The news that the Penguins had been spurned by Desjardins when they thought he was going to be their man also contributed to the angst being felt around the team that somehow things were falling to pieces, that Pittsburgh was somehow, suddenly an undesirable hockey destination.
But in the grand scheme of things, those are small issues and will be forgotten quickly provided the Penguins have made the right decision with Johnston and provided Rutherford is able to negotiate his way through what will be a tricky offseason with a plethora of pending unrestricted free agents and some serious salary cap issues.
None of those are givens, of course.
There are no guarantees that any of this works out for the Penguins.
But there appears to be a shared belief within the organization that change is vital to the team returning to championship form.
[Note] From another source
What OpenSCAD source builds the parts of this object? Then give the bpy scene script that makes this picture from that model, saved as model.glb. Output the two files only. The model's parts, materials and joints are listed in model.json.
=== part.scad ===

Crosby, in a conversation with our Pierre LeBrun before the awards, acknowledged the team needs to find a way to get on the right side of those big games come playoff time that have consistently gone against them.
"I think as far as finding that identity, and don’t get me wrong I think in the regular season it’s important to have success and we’ve proven that, but we have to find a way in the playoffs to elevate our game," Crosby said. "It doesn’t mean change our identity, but we have to elevate it. We haven’t done quite as good a job at doing that."
Crosby takes personal responsibility for some of those failures, too, noting that he had zero points in a four-game sweep at the hands of the Boston Bruins in 2013 and had just a so-so playoffs, point productionwise, this past spring.
“It’s not easy to deal with that in the offseason. You don’t like having memories like that,” Crosby told LeBrun.
Finding the right mix of players who will share Crosby’s buy-in to such a philosophy and having a coaching staff in place that can translate mindset into on-ice performance when it matters most is also part of the equation.
Is such a staff in place now with Mike Johnston and Rick Tocchet?
Far too early to say.
But it is also far too soon to be talking about an elite team in decline.